Charles Augustus Lindbergh arrived in Manhattan, alone but not unremarked by news photographers (see cut), on his way from the South Pacific to his recently rented house in Connecticut (TIME, Sept. 18), still looking like the shy Lone Eagle who, 17 years ago, was all the world's hero.

Charges & Denials

The Marquise de Polignac, onetime Manhattan Socialite Nina Crosby, since 1917 wife of the master of France's great champagne house (Pommery), was jailed in Paris as an alleged collaborationist. To comfort her in her confinement, she had an air mattress on her bed, stores of cosmetics, plenty of clothes. She said she had driven an ambulance before the Nazis came, denied that she had been a collaborator, claimed to have won seven prisoners their freedom through her German embassy acquaintances.

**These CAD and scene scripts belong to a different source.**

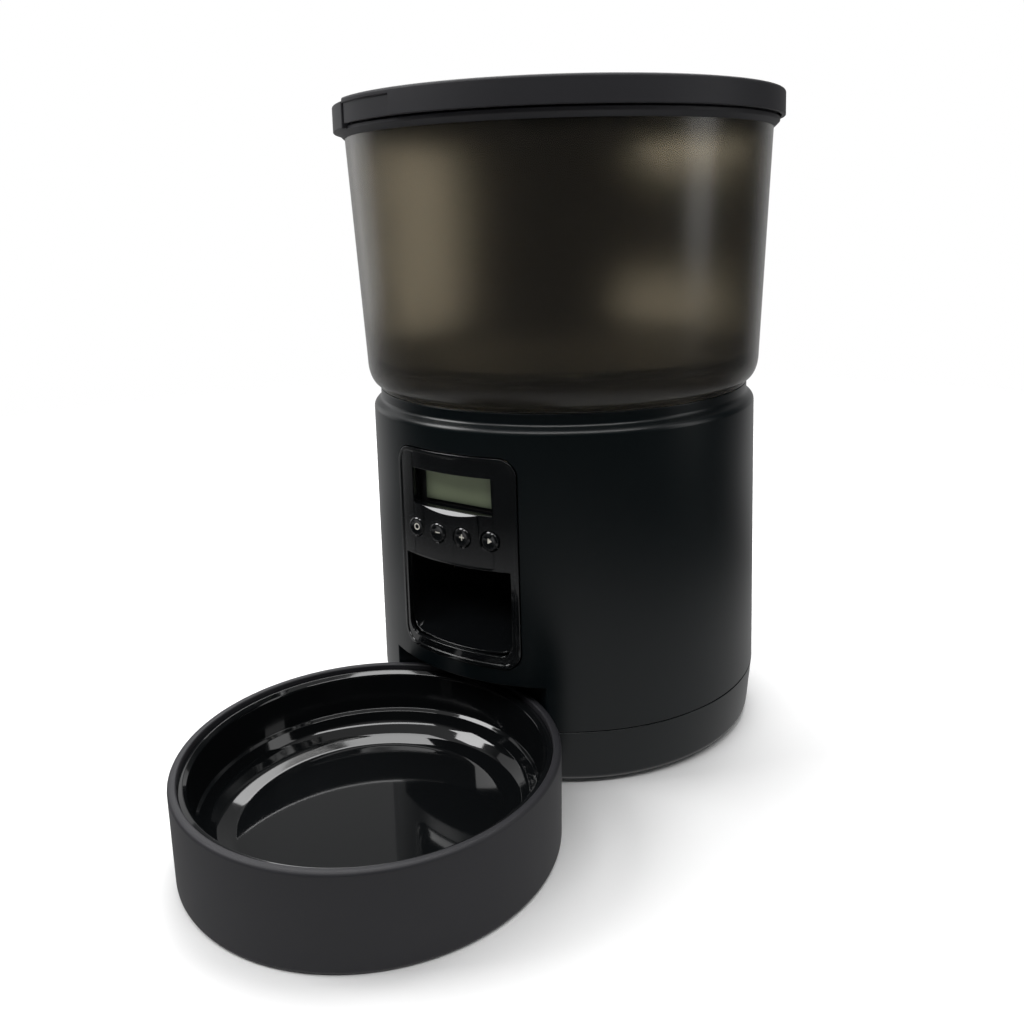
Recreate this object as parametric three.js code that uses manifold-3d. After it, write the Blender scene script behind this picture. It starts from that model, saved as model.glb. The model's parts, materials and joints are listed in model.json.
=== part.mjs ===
// Automatic pet feeder: round base with a control panel and chute, smoked hopper, lift-off lid,
// and a round bowl that docks into a recess in the front of the base.
// Millimetres, +Z up, front along -Y. The origin is the middle of the whole footprint, on the floor.
import * as THREE from "three";
import { mergeVertices } from "three/addons/utils/BufferGeometryUtils.js";
import Module from "manifold-3d";

const wasm = await Module();
wasm.setup();

// ---------- driving dimensions ----------
const roundSides = 40; // sides of the large turned parts
const smallSides = 16; // sides of the small turned parts
const gap = 0.3; // between parts that touch
const runningGap = 0.25; // around a turning shaft

const bodyRadius = 94;
const shellWall = 2.6;
const footHeight = 2;
const footRadius = 6;
const tubTaper = 2.6; // the tub is this much narrower at the floor
const tubEdge = 3.5; // rounding where the tub meets the floor
const tubFloor = 2.5;
const seamHeight = 26; // top of the tub
const shellHeight = 155; // where the shoulder starts
const shoulderHeight = 8;
const neckInset = 3.5;
const neckHeight = 5;

const hopperWall = 2.2;
const hopperOverhang = 2.2; // hopper foot beyond the base
const hopperFlare = 5.8; // growth in radius from foot to rim
const hopperHeight = 107; // from the hopper's shoulder to its rim bead
const hopperShoulder = 10;
const beadProud = 2.8;
const beadHeight = 4.2;
const rimStand = 7.5; // hopper rim above its bead
const spigotDrop = 7; // hopper spigot inside the neck

const lidClearance = 0.5;
const lidWall = 2;
const lidPlate = 2.2;
const lidSkirt = 11.4;
const lidEdge = 1.4;
const lugFrom = -59.5; // degrees round from the front, negative towards -X
const lugTo = -29.5;
const lugSpace = 0.5; // degrees of play between lug and lid
const gripTo = -7.4; // far end of the finger grip in the lid's skirt
const gripDepth = 0.8;
const gripBelowTop = 2.6;
const gasketWidth = 3.2;
const gasketHeight = 4;
const desiccantRadius = 24;
const desiccantDepth = 12;
const desiccantWall = 1.6;

const bowlRadius = 77.3;
const bowlRimHeight = 38.3;
const bowlNesting = 21.3; // how far the bowl reaches under the body
const bowlWall = 1.8;
const dishInset = 21.3; // the dish's flat floor is this much smaller in radius than the bowl
const bowlFloorHeight = 8;
const holderWall = 3.4;
const holderFloor = 2.5;
const holderLedge = 1.8;
const recessClearance = 1;
const recessHeight = 46;
const tongueHalfWidth = 16;
const tongueReach = 11;
const tongueThickness = 3;
const tongueHeight = 9;

const panelMargin = 4.3; // panel beyond the inside of the chute on each side
const panelBottom = 53.5;
const panelTop = 147;
const panelCorner = 8;
const panelThickness = 2.4;
const panelProud = 0.6;
const windowHalfWidth = 21.6;
const windowBottom = 121.6;
const windowTop = 138;
const windowWall = 1.4;
const screenSetback = 7.5; // screen behind the panel's face
const screenThickness = 1.2;
const screenHalfWidth = 18.5;
const screenBottom = 123;
const screenTop = 138.6;
const frameThickness = 2.6;
const frameMargin = 4;
const buttonRadius = 4.3;
const buttonHeight = 110.7;
const buttonPitch = 13.45;
const buttonCount = 4;
const buttonProud = 0.8;
const buttonTravel = 0.8;
const switchSize = 6;
const switchDepth = 3;
const boardThickness = 1.6;
const boardHalfWidth = 28;
const boardBottom = 102;
const boardTop = 144;

const chuteHalfWidth = 28;
const chuteWall = 1.6;
const chuteLip = 59; // height of the lip's upper face
const chuteHead = 96.6; // height of the mouth's ceiling
const chuteCorner = 7;
const chuteRise = 41; // floor's rise from the lip to its back
const chuteBack = 22; // back of the chute in front of the axis

const deckHeight = 124;
const deckThickness = 3;
const chamberRadius = 62;
const chamberWall = 2.2;
const chamberHeight = 29;
const outletInner = 22;
const outletOuter = 59;
const outletAngle = 28; // half angle of the outlet sector, in degrees
const funnelRadius = 60;
const baffleAngle = 40;
const baffleThickness = 2;

const rotorGap = 1.2; // rotor above the deck
const finHeight = 26;
const finReach = 57.5;
const finThickness = 2.4;
const finCount = 6;
const hubRadius = 14;
const hubHeight = 28;
const sleeveWall = 2;
const shaftRadius = 3;
const shaftCollar = 4;

const toothModule = 1;
const gearTeeth = 30;
const pinionTeeth = 10;
const gearWidth = 5;
const pinionWidth = 6;
const levelGap = 1.2; // between the two levels of gears
const gearboxWall = 2;
const gearboxHalfWidth = 19;
const pillarRadius = 3; // pillars between the gearbox and the deck above it
const motorRadius = 12;
const motorLength = 30;
const motorShaftRadius = 1;
const pinRadius = 1.5;

const cellDiameter = 34.2;
const cellLength = 61.5;
const cellCount = 3;
const cellPlay = 2.8; // spare width over all the cells
const springLength = 6.5;
const boxWall = 1.8;
const boxHeight = 39;
const boxCentre = 4; // centre of the battery box behind the axis
const doorClearance = 0.8;
const doorThickness = 2.2;
const springWire = 0.5;
const plateThickness = 0.4;
const plateSize = 12;

const screwCircle = 80;
const screwAngles = [35, 145, 215, 325];
const screwHead = 3.2;
const screwShank = 1.5;
const screwLength = 16;
const postRadius = 4.2;
const bossRadius = 6;
const bossHeight = 3.5;
const footCircle = 79;
const footAngles = [65, 115, 203, 337];
const jackHeight = 40;
const jackRadius = 5.2;
const jackDepth = 12;
const jackBore = 2.75;
const jackPin = 1;

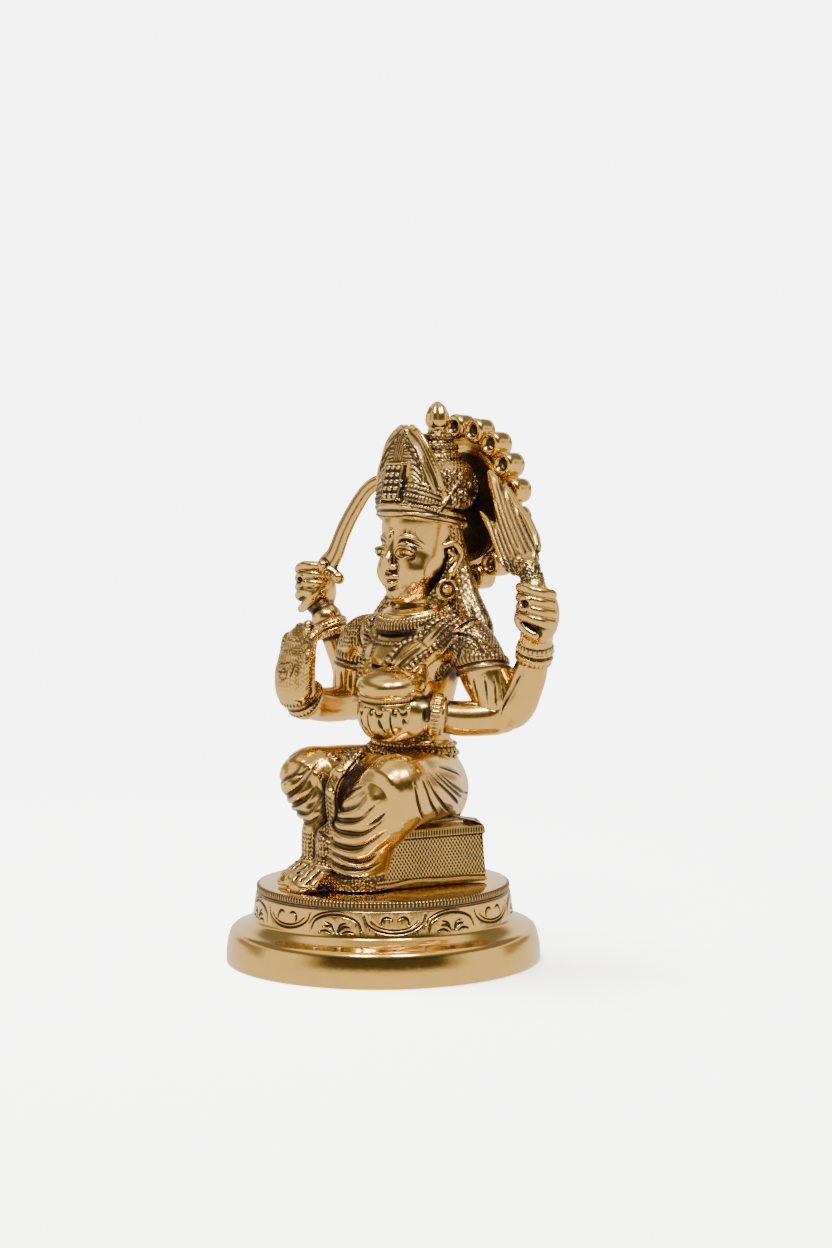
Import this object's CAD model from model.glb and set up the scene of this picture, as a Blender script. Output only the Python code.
"""A seated goddess in cast brass on a round turned plinth: her sculpted pieces, finish, floor and light."""

import time
from concurrent.futures import ThreadPoolExecutor
from math import atan2, cos, exp, hypot, pi, radians, sin, sqrt

import bmesh
import bpy
import numpy as np
from bpy.props import FloatProperty, FloatVectorProperty, PointerProperty
from mathutils import Matrix, Vector


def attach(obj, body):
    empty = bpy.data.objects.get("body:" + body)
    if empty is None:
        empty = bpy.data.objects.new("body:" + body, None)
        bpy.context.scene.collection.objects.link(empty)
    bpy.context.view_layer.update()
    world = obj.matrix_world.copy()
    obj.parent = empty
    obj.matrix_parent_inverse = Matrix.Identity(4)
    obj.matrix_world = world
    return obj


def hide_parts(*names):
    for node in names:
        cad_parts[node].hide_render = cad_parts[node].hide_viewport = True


bl_info = {
    "name": "Seated goddess in brass",
    "version": (1, 0, 0),
    "blender": (4, 5, 0),
    "location": "3D View > Sidebar > Goddess",
    "description": "Builds a cast brass seated figure on its plinth, with its finish, floor and lights",
    "category": "Object",
}

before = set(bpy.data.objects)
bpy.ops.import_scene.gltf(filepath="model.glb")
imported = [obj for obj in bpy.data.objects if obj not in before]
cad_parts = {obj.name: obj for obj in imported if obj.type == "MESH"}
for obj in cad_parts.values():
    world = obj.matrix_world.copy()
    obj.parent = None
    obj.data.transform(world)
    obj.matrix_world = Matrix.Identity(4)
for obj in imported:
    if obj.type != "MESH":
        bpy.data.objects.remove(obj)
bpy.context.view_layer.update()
MM = 0.001

# Sizes in millimetres. The figure faces -Y and her left side is +X
PLINTH = {"foot": 42.5, "rim": 41.4, "rim_height": 8.2, "step": 36.2, "step_height": 10.8,
          "drum_foot": 35.3, "drum_top": 34.2, "height": 20.9}
FLOOR = PLINTH["height"] + 0.3
SCROLLS, MILLS = 7, 216
SEAT = {"front": -12.0, "back": 18.0, "front_half": 13.0, "back_half": 22.0, "top": 36.6}
KNEE = {"x": 16.5, "y": -9.5, "z": 47.0}
HEAD = {"y": 14.6, "z": 108.0, "half": 10.3, "depth": 11.3}
CROWN = {"y": 15.1, "radius": 12.3, "low": 117.5, "high": 121.0, "peak": 143.8, "tilt": -2.1}
HALO = {"z": 122.5, "front": 27.4, "back": 33.8, "ring": 21.3, "lobe": 3.6, "lobes": 18}
BOWL = {"x": 6.5, "y": -2.5, "low": 60.4, "rim": 72.6, "radius": 9.7, "mouth": 8.2, "lean": 0.16,
        "roll": 0.08}
TRIDENT = {"foot": (41.6, 14.2, 102.4), "tip": (17.2, 24.4, 131.4), "facing": (0.5, -0.86, 0.0)}
# The most triangles that a piece keeps, in thousands
MOST = {"skirt_and_legs": 135, "torso_and_sleeves": 135, "crown": 115, "head_and_ear_discs": 80, "hair": 45,
        "plinth_turned": 100, "left_forearms_and_hands": 62, "right_forearms_and_hands": 66,
        "bowl_and_offering": 45,
        "feet_and_anklets": 38, "seat_block": 60, "trident": 32, "sword": 18, "halo_disc": 22}
TO_CAMERA = (0.731, -0.682)
VIEW_RIGHT = np.array((0.682, 0.731, 0.0), np.float32)


def smooth(t):
    return t * t * (3 - 2 * t)


def ramp(value, start, end):
    return smooth(np.clip((value - start) / (end - start), 0, 1))


# Clay: a form is held as distances on a grid of cells, and its skin becomes a mesh

BLOCK = 4
FAR = 6.0
NEAR = 2.2


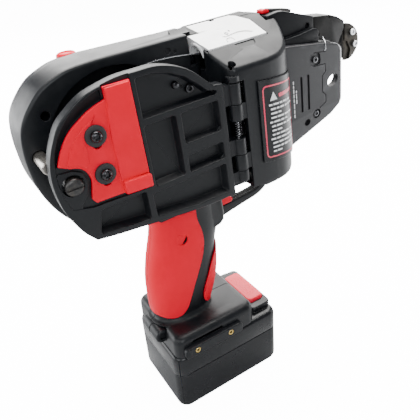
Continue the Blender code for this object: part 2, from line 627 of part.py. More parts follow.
def build_grips():
    """Skins over the handle, each cut back to its own side of the middle."""
    for side, cut_y0, cut_y1 in (("right", -0.2, 60), ("left", -60, 0.2)):
        for end, (z0, z1, outline) in GRIPS.items():
            grip = cut(handle_solid(1.6, z0, z1), handle_solid(0.25, z0 - 4, z1 + 4))
            grip = meet(grip, prism(outline, "y", -40, 40, FOOT))
            grip = cut(grip, box(-100, 60, cut_y0, cut_y1, -10, 200, FOOT))
            finish(grip, f"grip_{end}_{side}", RED, rough=0.45)


def build_trigger():
    trigger = prism(TRIGGER, "y", -6, 6, chamfer=0.8)
    finish(trigger, "trigger", RED, rough=0.4, origin=(24, 0, 118))
    switch = box(-16, 4.0, -5.5, 5.5, 107, 127)
    finish(switch, "trigger_switch", SWITCH_BLACK, rough=0.5)


# ---- foot fittings ----
def build_foot_fittings():
    knob = cylinder("y", KNOB, 6.4, KNOB_Y0, KNOB_Y1, frame=FOOT, chamfer=0.6)
    finish(knob, "torque_knob", BLACK, rough=0.35, frame=FOOT,
           origin=(KNOB[0], (KNOB_Y0 + KNOB_Y1) / 2, KNOB[1]))
    bar = prism(rounded_rect(-46.5, 10.5, 0.8, 10.6, 4.8, 5), "y", -41.3, -37.8, FOOT,
                chamfer=0.9, chamfer_end=False)
    for name, x in BAR_INSERTS.items():
        bar = cut(bar, cylinder("y", (x, BAR_Z), 2.8, -50, -30, 14, FOOT))
        insert = tube("y", (x, BAR_Z), 2.5, 1.2, -41.0, -37.9, 14, FOOT)
        finish(insert, "bar_insert_" + name, BRASS, rough=0.3, metal=1.0)
    finish(bar, "side_bar", BLACK, rough=0.38)

    terminals = box(-42.7, -34.6, -20, 20, 3.7, 9.0, FOOT)
    finish(terminals, "terminal_block", TERMINAL_BLACK, rough=0.5)
    for name, y in (("right", -12.0), ("left", 12.0)):
        blade = box(-34.3, -19, y - 0.4, y + 0.4, 4.4, 8.2, FOOT)
        finish(blade, "terminal_blade_" + name, BRASS, rough=0.3, metal=1.0)
    board = box(-40, 14, -28, 28, 12.4, 14.2, FOOT)
    finish(board, "controller_board", GREEN, rough=0.5)


# ---- battery pack; levels are z, inset ----
PACK_LOWER = [(0, 7.0), (2, 3.0), (5.5, 0.8), (9, 0.0), (PACK_SPLIT - GAP / 2, 0.0)]
PACK_UPPER = [(PACK_SPLIT + GAP / 2, 0.0), (55.5, 0.0), (58.4, 1.2), (59.7, 3.6)]
BUTTON = [(62.0, 0), (67.0, 0), (68.2, 1.0)]
CELL_X, CELL_PITCH, CELL_R, CELL_ROWS = -37.6, 18.6, 9.2, (40, 16)


def pack_form(levels):
    return stack([(z, rounded_rect(PACK_X0 + k, PACK_X1 - k, -PACK_HW + k, PACK_HW - k,
                                   9 - k * 0.4)) for z, k in levels], "z", WORLD)


def pack_hollow(z0, z1):
    half = PACK_HW - PACK_WALL
    return box(PACK_X0 + PACK_WALL, PACK_X1 - PACK_WALL, -half, half, z0, z1, WORLD)


def build_pack_case():
    lower = cut(pack_form(PACK_LOWER), pack_hollow(3.2, 60))
    finish(lower, "pack_case_lower", BLACK, rough=0.4)
    upper = join(
        pack_form(PACK_UPPER),
        # rail neck, rail flange, wider front end of the rail, button surround
        box(-34, 27, -22, 22, 58, 68.4, WORLD),
        box(-34, 27, -28, 28, 64.1, 68.4, WORLD),
        box(14, 26.6, -31, 31, 58, 68.4, WORLD),
        prism(rounded_rect(29, 51, -29, 29, 4, 3), "z", 58, 65, WORLD))
    upper = cut(
        upper,
        # three slots in the rear of the rail, the inside, button and latch wells
        *(box(-40, -10, y - 1.4, y + 1.4, 63.5, 72, WORLD) for y in (-12.0, 0.0, 12.0)),
        pack_hollow(30, 56.4),
        box(31.5, 49.5, -21.3, 21.3, 58.4, 72, WORLD),
        box(18.4, 22.6, -11.3, 11.3, 58.2, 72, WORLD))
    finish(upper, "pack_case_upper", BLACK, rough=0.4)


def build_pack_fittings():
    button = stack([(z, rounded_rect(31.9 + k, 49.1 - k, -20.9 + k, 20.9 - k, 2.5))
                    for z, k in BUTTON], "z", WORLD)
    finish(button, "pack_button", RED, rough=0.35, origin=(40.5, 0, 62), frame=WORLD)
    latch = box(18.8, 22.2, -10.9, 10.9, 61.5, 69.0, WORLD)
    finish(latch, "pack_latch", RED, rough=0.4, origin=(20.5, 0, 65), frame=WORLD)


def build_cells():
    """Two rows of five cells as one block: arcs forward over the top, then back below."""
    outline = []
    for z, columns, first in zip(CELL_ROWS, (range(5), range(4, -1, -1)), (math.pi, 0.0)):
        for i in columns:
            for k in range(9):
                t = first - math.pi * k / 8
                outline.append((CELL_X + CELL_PITCH * i + CELL_R * math.cos(t),
                                z + CELL_R * math.sin(t)))
    finish(prism(outline, "y", -32.5, 32.5, WORLD), "cell_block", BLUE, rough=0.4)


for build in (build_housing, build_reel_case, build_dome, build_reel_fittings,
              build_roof_parts, build_label, build_nose, build_curl_guide, build_lever,
              build_twist_drive, build_wire_feed, build_cover, build_hinge, build_latch,
              build_grips, build_trigger, build_foot_fittings, build_pack_case,
              build_pack_fittings, build_cells):
    build()
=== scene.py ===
# A cordless wire-tying tool standing on its battery pack, nose to +X and right side to -Y.
# Forms are drawn in millimetres and piece() scales them to metres. There are three frames:
# WORLD starts at the floor, FOOT 60 mm above it, and BODY is FOOT pitched 4 degrees nose up.
import random
from math import atan2, copysign, cos, pi, radians, sin, sqrt, tan

import bmesh
import bpy
from mathutils import Matrix, Vector


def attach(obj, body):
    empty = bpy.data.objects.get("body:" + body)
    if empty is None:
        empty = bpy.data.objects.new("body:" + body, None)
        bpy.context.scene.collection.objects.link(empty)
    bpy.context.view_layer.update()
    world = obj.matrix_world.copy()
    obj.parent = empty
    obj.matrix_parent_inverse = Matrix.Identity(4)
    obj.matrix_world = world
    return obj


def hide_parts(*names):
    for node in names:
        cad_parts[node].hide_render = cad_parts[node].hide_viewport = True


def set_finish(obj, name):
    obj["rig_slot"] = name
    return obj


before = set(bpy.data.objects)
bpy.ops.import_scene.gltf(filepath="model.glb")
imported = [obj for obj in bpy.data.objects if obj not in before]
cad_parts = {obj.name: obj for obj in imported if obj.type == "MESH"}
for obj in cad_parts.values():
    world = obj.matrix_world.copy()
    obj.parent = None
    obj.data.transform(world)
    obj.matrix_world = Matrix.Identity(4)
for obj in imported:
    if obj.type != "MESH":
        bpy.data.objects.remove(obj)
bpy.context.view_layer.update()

# ---------------------------------------------------------------- frames and driving sizes
MM = 0.001
PACK_H = 60
PACK_X0, PACK_X1, PACK_HALF_Y, PACK_WALL = -54, 52, 37.5, 2.6
FOOT_X0, FOOT_X1, FOOT_HALF_Y = -52, 27, 37.5
FOOT_SIDE_H, FOOT_ROUND_H = 12.6, 7.9
SHELL_WALL = 3
RIDGE_Z, RIDGE_Y = 252, 4  # the roof's ridge
ROOF_RIGHT, ROOF_LEFT = 0.5, 0.45  # fall of the roof per mm on each side of the ridge
BELLY_Z = 139.5
HINGE_X, HINGE_Y, KNUCKLE_R, HINGE_PIN_R = 29, -40, 5, 1.5
HINGE = (HINGE_X, HINGE_Y)
COVER_Y0, COVER_Y1 = -42, -33
CASE_Y0, CASE_Y1 = -12, 16
PANEL_X0, PANEL_Z0, PANEL_Z1 = 45.8, 152.6, 215.6
PRINT_LOW, PRINT_HIGH = -0.1, 0.12  # underside and top of the print above the panel
# centres in body (x, z)
REEL, REEL_R = (-45, 196), 48.5
STUD, POST = (-92, 190.2), (-100.5, 202)
COVER_SCREWS = (("front", (-2.8, 223.4)), ("rear", (-12.4, 228.4)))
LATCH_SCREWS = (("upper", (-72, 216.5)), ("lower", (-72, 191.5)))
JAW_BOLTS = (("upper", (120.8, 207.2), -20.6), ("lower", (121.4, 161.3), -19.5))  # last: head y
DISC_BOLTS = (("upper", (174.6, 215.2)), ("lower", (178, 204.6)))
GRIP_RECESS = (-26.5, 98.5)  # x, z in the foot frame
REEL_STOP = (-56, 31)  # body x, y

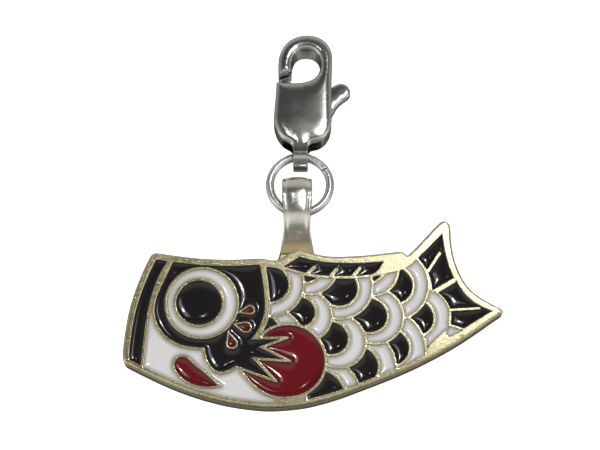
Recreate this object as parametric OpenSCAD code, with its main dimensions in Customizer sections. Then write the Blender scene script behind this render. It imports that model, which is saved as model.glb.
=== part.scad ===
// Carp streamer charm with bail, jump ring and lobster clasp.
// Lying flat on a table as it is put down: +X runs from mouth to tail, +Y from
// belly to clasp, +Z out of the enamelled face. All sizes in millimetres.

/* [Plate] */
// thickness of the die-struck plate
plate_t = 2.1; // [1.5:0.1:3]
// width of the plain raised rim
rim_w = 0.64; // [0.4:0.05:1]
// width of the raised metal lines between the colours
line_w = 0.3; // [0.2:0.02:0.5]
// depth of the struck cells below the lines
cell_d = 0.5; // [0.3:0.05:0.8]

/* [Enamel] */
// how far the enamel stays below the line tops
enamel_drop = 0.1; // [0.02:0.01:0.2]
// clearance between enamel and the wall of its cell
enamel_gap = 0.01; // [0.005:0.005:0.05]

/* [Bail] */
// width of the bail strap at its top
bail_w = 3.1; // [2:0.1:4]
// width of the bail strap at its waist
bail_waist = 2.7; // [2:0.1:4]
// thickness of the bail strap
bail_t = 0.45; // [0.3:0.05:0.8]
// thickness of the glued pad
pad_t = 0.6; // [0.4:0.05:1]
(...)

Louis Renault, famed French automaker, wanted on charges of collaborating with the Nazis, was arrested in a Paris clinic where he said he was taking treatments. He denied that his firm had received $120,000,000 from the Germans for war materials, said that he had kept his huge, much-bombed plant going at the request of Vichy to keep its materials and equipment out of Nazi hands and to save workers from deportation. He was put in Paris' Fresnes prison.

Maurice Chevalier, reported killed by French Maquis (TIME, Sept. 4), wrote to his Parisian secretary that he is living in southern France, that "everything is O.K." and that he hopes his public will like the new songs learned during his "temporary seclusion."

*A U.S. lady tourist, on being asked her most thrilling sight in India, replied: "The Aga Khan by moonlight."